Bonprix-Kleidung ist trotz des Nachhaltigkeitsversprechens vergleichsweise billig. Wie geht das?
Gottwald:Ich würde nicht von billig, sondern von günstig sprechen. Wir wollen, dass nachhaltige Mode keine Frage des Preises ist. Deswegen setzen wir auf die enge Zusammenarbeit mit einer überschaubaren Anzahl von wichtigen Partnern in Produktionsländern wie beispielsweise China oder Bangladesch.
Können Sie uns als Kunden versprechen, dass alle Ihre Kleidung sauber hergestellt wurde, also zu ökologisch und sozial verträglichen Konditionen?

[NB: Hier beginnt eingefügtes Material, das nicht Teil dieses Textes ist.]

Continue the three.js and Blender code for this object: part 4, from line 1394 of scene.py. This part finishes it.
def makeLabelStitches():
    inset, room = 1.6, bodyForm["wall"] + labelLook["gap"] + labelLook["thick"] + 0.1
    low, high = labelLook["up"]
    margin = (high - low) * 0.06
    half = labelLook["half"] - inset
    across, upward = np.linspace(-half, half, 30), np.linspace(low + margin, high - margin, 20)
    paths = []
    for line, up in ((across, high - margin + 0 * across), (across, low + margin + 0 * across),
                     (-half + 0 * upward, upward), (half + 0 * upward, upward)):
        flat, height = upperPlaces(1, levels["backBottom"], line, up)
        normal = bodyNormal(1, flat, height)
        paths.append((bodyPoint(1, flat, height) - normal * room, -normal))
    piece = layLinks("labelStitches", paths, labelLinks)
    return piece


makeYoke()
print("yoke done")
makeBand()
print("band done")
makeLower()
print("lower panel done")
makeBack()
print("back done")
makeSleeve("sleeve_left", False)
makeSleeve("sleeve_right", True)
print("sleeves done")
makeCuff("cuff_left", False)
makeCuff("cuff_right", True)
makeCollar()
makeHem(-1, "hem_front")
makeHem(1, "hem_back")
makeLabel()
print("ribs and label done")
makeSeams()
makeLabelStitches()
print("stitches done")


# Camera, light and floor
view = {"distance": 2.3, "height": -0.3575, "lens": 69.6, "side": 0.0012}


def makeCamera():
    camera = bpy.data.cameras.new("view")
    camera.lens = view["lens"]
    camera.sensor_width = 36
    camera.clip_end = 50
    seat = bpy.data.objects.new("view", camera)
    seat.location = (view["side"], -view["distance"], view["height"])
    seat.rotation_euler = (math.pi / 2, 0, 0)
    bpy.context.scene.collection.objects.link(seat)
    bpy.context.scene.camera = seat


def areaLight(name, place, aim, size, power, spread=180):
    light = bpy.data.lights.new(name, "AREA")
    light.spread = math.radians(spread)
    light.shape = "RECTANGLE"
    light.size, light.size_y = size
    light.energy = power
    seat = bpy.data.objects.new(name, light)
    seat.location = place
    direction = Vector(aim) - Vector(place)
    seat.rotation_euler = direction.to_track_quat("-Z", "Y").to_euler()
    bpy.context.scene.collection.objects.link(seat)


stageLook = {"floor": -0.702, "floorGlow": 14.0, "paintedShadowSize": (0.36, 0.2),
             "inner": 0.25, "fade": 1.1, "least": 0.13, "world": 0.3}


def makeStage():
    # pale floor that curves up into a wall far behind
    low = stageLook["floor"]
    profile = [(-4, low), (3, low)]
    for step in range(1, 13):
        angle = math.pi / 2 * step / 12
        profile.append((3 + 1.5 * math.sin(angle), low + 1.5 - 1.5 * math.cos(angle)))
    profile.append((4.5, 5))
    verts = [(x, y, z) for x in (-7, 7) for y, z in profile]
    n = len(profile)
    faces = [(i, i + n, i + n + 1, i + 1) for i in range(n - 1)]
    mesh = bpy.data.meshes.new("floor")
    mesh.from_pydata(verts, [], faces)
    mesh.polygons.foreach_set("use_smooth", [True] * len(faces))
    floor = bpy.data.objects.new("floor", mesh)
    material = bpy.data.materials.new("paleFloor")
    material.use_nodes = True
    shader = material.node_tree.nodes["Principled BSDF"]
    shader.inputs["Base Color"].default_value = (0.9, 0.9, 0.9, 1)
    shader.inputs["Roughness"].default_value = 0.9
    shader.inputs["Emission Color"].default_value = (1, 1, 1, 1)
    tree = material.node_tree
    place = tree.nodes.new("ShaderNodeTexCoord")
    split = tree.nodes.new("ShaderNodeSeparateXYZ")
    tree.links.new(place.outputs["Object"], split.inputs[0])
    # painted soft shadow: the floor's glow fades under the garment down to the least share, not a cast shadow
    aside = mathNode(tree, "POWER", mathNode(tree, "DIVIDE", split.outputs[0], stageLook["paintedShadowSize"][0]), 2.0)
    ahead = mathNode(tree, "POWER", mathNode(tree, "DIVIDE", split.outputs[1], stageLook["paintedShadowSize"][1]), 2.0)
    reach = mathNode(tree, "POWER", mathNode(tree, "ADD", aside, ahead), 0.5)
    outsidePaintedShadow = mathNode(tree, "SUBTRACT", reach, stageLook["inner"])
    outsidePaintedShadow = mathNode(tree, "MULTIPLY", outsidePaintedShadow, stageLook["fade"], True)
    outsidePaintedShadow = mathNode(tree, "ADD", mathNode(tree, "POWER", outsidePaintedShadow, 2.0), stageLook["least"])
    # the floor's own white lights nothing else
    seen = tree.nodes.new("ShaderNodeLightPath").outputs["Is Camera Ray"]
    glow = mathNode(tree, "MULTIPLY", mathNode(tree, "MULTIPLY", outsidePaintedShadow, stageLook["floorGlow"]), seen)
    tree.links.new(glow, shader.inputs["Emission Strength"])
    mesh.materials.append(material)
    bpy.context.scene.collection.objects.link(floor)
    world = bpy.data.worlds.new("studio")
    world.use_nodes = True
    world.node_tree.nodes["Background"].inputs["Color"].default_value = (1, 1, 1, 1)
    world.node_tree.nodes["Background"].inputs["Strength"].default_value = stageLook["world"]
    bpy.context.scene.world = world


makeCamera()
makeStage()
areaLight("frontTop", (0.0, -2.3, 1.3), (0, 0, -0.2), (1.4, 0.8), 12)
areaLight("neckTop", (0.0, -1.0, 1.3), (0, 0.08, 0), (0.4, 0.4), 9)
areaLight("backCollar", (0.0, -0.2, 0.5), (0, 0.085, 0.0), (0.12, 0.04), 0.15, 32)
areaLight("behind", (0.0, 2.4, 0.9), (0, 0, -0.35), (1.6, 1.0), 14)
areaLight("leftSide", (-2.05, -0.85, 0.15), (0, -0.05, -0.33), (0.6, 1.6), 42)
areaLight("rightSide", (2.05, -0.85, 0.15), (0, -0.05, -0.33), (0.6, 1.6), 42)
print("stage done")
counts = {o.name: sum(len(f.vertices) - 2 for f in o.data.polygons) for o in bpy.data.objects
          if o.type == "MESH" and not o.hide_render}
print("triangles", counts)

Gottwald:Ich kann Ihnen versprechen, dass wir im Rahmen unseres systematischen Nachhaltigkeitsmanagements alles tun, um das zu ermöglichen. Allerdings sind die Produktionsprozesse heutzutage so komplex, dass es keine 100-prozentige Garantie gibt – so ehrlich muss man sein.
Sie haben an der Mönckebergstraße den ersten Bonprix-Shop eröffnet, in dem Online-Shopping eng mit einem stationären Ladenkonzept vernetzt wird – ist das die Zukunft des Einkaufens?

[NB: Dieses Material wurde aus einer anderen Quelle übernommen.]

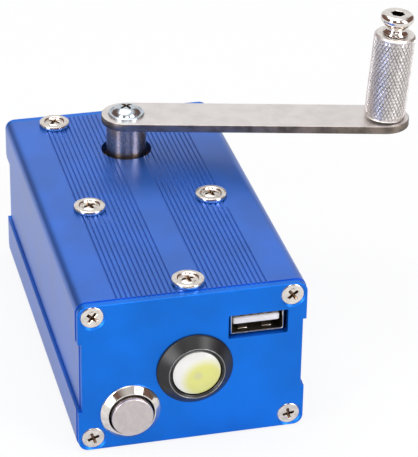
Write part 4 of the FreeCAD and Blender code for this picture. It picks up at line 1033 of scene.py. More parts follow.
@dataclass
class Case:
    """Grooved upper shell and plain lower shell, closed by a drilled plate at each end."""

    side_wall: float = 2.8
    floor_wall: float = 2.5
    corner_round: float = 2.6
    band_depth: float = 0.8
    upper_ledge_drop: float = 10.0
    ledge_round: float = 0.25
    seam_open: float = 0.35
    tongue: float = 1.0
    lap_gap: float = 0.05
    boss: float = 2.4
    boss_hole: float = 1.55
    rail_thick: float = 1.0
    rail_reach: float = 1.2
    groove_count: int = 13
    groove_first: float = 3.6
    groove_pitch: float = 1.15
    groove_width: float = 0.55
    groove_depth: float = 0.2
    groove_chords: int = 8
    hole_edge: float = 0.12
    top_through: float = 4.0
    plate_through: float = 3.0
    screw_hole: float = 2.2
    shaft_hole: float = 6.25
    sink: float = 2.95
    sink_edge: float = 0.1
    shank_hole: float = 1.7
    lamp_hole: float = 8.08
    button_hole: float = 6.08
    socket_wide: float = 14.1
    socket_tall: float = 6.1
    socket_corner: float = 0.35
    plate_edge: float = 0.24

    def __post_init__(self) -> None:
        """Read the case's levels and its screws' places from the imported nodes, in millimetres."""
        low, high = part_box("upper_shell")
        self.front, self.back = low.y / MM, high.y / MM
        self.half, self.top = high.x / MM, high.z / MM
        self.tongue_foot = low.z / MM
        self.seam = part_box("lower_shell")[1].z / MM
        self.ledge = self.top - self.upper_ledge_drop
        self.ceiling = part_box("gearbox_top_plate")[1].z / MM
        self.rail_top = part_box("circuit_board")[0].z / MM
        self.inner = self.half - self.side_wall
        low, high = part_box("front_plate_screws")
        self.screw_x = high.x / MM - Screws.end_head
        self.screw_low = low.z / MM + Screws.end_head
        self.screw_high = high.z / MM - Screws.end_head

    def build(self) -> None:
        """Build and dress the shells and the plates."""
        self.build_upper_shell()
        self.build_lower_shell()
        self.build_front_plate()
        self.build_rear_plate()

    def bar(
        self, name: str, half: Sequence[Corner], front: float, back: float
    ) -> bpy.types.Object:
        """Pull a mirrored outline from front to back.

        Args:
            name: The new piece's name.
            half: Right half of the outline in X and Z, in millimetres.
            front: Where it starts along Y, in millimetres.
            back: Where it ends.

        Returns:
            The solid.
        """
        whole = [*half, *((-x, z) for x, z in reversed(half))]
        corners = [Vector((x * MM, front * MM, z * MM)) for x, z in whole]
        return Bench.pulled(name, corners, Vector((0, (back - front) * MM, 0)))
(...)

Gottwald:Das könnte so sein. Denn auch in der Zukunft wird noch ein großer Teil des Handels über stationäre Läden abgewickelt, allerdings von Menschen, die immer selbstverständlicher online unterwegs sind. Diese Kombination wollen wir mit unserem Geschäft an der Mönckebergstraße bieten. Die ersten Erfahrungen, die wir gesammelt haben, sind durchaus vielversprechend. Wir bekommen von den Kundinnen ein sehr gutes Feedback. Ob wir mit dem Konzept wirtschaftlich erfolgreich sein können, werden wir wohl erst in eineinhalb bis zwei Jahren sagen können.
So lange geben Sie dem Geschäft Zeit?
Gottwald:Auf jeden Fall.
Planen Sie weitere Filialen dieser Art?
Gottwald:Aktuell haben wir das nicht vor.
Haben Sie eigentlich selbst Kleidung Ihrer Marke in Ihrem Kleiderschrank? Ist Ihr Anzug von Bonprix?
Gottwald:Nein, den passenden Anzug habe ich in unserem Sortiment für mich noch nicht gefunden. Aber ich habe vier, fünf weitere Kleidungsstücke von Bonprix im Casual-Bereich zu Hause. Und ich bin großer Fan unserer Unterwäsche.